---------- DATASET ENTRIES

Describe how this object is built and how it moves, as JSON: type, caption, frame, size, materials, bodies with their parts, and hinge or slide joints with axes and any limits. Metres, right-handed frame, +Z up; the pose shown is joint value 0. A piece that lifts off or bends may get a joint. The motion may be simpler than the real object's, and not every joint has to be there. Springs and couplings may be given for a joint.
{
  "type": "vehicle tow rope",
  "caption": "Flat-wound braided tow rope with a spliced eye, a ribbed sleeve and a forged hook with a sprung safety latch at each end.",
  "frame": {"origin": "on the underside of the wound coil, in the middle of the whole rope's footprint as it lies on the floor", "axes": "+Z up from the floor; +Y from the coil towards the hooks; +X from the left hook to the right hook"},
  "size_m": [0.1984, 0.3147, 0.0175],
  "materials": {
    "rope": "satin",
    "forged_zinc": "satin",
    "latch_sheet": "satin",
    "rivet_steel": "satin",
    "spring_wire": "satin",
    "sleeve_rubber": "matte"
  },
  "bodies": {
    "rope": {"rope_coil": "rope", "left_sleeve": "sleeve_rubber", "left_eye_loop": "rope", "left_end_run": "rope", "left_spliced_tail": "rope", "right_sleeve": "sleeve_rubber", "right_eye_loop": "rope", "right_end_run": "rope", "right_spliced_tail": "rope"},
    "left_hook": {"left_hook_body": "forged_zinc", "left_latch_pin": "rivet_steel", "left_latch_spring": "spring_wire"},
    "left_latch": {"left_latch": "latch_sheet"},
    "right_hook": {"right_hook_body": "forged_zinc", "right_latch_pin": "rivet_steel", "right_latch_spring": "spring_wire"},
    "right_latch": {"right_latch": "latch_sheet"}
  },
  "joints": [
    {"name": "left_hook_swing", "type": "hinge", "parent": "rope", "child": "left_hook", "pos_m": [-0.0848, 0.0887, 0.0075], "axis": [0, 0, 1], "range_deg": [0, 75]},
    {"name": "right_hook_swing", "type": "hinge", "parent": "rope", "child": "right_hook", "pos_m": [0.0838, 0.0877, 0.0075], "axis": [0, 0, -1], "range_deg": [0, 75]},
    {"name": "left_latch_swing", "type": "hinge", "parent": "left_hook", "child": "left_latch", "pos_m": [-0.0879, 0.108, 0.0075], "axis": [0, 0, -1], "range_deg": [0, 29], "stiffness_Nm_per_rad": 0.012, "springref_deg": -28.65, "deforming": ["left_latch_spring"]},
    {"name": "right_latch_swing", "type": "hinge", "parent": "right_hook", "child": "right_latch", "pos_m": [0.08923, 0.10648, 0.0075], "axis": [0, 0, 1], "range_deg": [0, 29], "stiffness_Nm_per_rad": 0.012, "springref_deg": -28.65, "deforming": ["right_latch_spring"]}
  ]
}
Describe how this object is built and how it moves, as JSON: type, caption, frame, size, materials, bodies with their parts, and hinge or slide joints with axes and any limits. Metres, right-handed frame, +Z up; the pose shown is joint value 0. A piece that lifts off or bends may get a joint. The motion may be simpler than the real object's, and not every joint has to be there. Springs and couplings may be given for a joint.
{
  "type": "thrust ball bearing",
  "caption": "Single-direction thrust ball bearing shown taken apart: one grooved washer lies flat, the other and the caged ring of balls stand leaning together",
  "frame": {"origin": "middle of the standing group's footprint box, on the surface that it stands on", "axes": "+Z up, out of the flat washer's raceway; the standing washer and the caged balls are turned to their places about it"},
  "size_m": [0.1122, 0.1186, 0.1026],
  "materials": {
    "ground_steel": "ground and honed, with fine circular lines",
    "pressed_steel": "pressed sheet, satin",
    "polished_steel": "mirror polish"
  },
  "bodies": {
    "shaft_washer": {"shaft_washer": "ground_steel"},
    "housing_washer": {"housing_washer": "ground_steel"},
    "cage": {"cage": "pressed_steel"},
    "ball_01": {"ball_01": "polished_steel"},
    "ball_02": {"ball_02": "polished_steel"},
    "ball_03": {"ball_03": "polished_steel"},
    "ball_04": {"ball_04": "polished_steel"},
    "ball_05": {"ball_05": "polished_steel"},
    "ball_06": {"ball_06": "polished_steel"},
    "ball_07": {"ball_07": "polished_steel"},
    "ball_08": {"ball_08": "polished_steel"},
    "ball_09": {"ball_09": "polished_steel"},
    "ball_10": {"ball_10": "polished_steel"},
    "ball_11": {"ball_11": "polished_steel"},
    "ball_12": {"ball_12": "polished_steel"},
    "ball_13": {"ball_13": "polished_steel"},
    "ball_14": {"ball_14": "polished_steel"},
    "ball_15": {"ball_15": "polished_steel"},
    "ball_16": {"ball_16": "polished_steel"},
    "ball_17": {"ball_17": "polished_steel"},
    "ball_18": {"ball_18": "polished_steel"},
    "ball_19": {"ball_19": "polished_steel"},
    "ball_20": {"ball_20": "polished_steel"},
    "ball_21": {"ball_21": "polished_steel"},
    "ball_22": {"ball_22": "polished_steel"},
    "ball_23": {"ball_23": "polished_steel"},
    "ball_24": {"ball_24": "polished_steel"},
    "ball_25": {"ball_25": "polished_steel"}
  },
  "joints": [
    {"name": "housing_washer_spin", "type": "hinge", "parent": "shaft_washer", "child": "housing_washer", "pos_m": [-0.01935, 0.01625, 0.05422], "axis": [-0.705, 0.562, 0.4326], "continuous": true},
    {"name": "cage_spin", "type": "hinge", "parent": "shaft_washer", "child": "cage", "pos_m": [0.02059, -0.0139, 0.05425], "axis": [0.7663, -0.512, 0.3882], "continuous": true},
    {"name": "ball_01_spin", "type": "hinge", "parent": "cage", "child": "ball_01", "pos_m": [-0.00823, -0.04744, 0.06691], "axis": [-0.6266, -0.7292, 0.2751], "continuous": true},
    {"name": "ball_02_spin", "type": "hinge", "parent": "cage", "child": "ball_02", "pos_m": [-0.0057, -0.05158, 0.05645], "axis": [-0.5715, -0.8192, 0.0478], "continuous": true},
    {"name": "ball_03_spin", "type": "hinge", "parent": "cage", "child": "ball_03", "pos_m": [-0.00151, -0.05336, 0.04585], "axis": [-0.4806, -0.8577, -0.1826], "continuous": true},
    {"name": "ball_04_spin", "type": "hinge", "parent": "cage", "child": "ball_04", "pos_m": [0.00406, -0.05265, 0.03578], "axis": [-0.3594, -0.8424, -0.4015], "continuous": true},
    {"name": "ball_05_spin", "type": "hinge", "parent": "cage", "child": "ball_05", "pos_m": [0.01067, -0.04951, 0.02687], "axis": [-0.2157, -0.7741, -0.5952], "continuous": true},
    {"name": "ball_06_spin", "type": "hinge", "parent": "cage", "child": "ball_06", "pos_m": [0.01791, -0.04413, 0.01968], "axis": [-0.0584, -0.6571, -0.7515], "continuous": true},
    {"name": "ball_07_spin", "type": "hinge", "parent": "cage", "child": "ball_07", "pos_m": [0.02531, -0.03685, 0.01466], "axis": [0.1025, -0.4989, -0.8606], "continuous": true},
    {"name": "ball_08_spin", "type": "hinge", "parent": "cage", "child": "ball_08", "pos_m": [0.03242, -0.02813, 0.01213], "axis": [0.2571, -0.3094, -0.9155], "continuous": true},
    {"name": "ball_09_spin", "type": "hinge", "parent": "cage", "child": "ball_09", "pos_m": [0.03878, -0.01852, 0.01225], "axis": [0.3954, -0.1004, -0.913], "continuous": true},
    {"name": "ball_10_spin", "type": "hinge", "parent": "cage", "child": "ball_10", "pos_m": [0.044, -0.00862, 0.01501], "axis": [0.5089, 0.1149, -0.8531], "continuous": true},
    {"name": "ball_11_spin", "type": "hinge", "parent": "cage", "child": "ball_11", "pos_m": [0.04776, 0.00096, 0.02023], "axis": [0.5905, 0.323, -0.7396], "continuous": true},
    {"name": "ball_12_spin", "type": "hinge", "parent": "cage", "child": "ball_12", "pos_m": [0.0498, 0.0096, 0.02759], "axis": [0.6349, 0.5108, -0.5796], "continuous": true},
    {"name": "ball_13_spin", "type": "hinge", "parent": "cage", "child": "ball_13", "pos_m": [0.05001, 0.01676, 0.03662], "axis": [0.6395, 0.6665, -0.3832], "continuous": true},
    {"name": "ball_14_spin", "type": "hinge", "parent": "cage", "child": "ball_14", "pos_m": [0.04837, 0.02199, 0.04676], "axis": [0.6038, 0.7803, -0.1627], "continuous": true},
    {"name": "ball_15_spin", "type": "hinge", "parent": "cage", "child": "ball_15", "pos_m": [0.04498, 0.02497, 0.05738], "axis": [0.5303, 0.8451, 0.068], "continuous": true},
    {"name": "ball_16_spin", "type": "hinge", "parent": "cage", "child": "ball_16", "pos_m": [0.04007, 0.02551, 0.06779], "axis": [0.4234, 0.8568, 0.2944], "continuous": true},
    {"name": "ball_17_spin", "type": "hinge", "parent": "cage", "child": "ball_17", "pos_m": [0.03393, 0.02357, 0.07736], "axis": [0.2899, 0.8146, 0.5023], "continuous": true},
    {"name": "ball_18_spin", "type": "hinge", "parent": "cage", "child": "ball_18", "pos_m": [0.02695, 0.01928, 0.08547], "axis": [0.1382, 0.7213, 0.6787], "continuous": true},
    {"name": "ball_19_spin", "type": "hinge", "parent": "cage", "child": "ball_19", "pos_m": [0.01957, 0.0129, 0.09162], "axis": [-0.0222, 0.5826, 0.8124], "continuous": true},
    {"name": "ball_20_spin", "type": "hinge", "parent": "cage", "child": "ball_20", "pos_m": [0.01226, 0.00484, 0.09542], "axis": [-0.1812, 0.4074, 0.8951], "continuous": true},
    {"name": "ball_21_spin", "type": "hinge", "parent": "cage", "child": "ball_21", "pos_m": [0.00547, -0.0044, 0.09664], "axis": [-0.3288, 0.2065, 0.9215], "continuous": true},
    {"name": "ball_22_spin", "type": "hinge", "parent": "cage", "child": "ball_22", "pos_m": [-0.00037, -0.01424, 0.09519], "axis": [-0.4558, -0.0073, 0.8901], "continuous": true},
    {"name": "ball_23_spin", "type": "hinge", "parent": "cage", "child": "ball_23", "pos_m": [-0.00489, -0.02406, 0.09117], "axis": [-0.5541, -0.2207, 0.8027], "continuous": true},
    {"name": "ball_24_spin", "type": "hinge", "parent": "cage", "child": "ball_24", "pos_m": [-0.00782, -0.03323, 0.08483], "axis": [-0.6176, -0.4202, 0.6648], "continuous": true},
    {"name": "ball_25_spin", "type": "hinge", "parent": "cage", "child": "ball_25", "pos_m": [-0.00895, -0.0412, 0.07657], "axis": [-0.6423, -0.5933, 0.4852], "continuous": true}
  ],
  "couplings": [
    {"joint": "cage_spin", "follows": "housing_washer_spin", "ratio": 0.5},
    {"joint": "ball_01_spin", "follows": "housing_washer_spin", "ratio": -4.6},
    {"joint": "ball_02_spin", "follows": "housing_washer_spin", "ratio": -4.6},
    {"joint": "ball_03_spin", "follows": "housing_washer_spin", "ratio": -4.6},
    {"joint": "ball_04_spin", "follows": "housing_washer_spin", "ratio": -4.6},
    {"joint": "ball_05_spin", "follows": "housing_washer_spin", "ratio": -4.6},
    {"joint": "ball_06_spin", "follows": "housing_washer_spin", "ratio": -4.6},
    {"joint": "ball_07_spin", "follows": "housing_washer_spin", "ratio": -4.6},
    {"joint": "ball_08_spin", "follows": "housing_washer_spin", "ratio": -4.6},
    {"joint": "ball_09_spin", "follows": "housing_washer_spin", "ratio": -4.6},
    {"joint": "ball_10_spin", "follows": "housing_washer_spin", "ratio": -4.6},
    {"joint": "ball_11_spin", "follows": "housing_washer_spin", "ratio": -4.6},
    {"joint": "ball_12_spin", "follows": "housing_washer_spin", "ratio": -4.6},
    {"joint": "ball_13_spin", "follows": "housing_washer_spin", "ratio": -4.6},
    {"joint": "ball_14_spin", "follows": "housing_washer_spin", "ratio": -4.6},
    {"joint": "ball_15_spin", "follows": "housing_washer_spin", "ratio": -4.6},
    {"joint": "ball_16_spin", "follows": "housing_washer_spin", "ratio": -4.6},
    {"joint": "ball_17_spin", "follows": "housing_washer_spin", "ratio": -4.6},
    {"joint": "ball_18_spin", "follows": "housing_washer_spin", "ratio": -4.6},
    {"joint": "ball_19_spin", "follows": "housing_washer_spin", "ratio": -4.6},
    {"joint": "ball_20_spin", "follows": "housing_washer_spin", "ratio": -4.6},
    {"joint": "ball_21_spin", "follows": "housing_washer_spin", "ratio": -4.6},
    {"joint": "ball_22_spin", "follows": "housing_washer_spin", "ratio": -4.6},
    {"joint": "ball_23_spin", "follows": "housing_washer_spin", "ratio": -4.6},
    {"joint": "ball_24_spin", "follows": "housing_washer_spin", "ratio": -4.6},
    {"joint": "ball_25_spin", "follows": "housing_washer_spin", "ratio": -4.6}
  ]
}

--------------------

Only a number is expected here: the count of lines in the listing that hold the string "caption".

=== EXPECTED ANSWER ===
4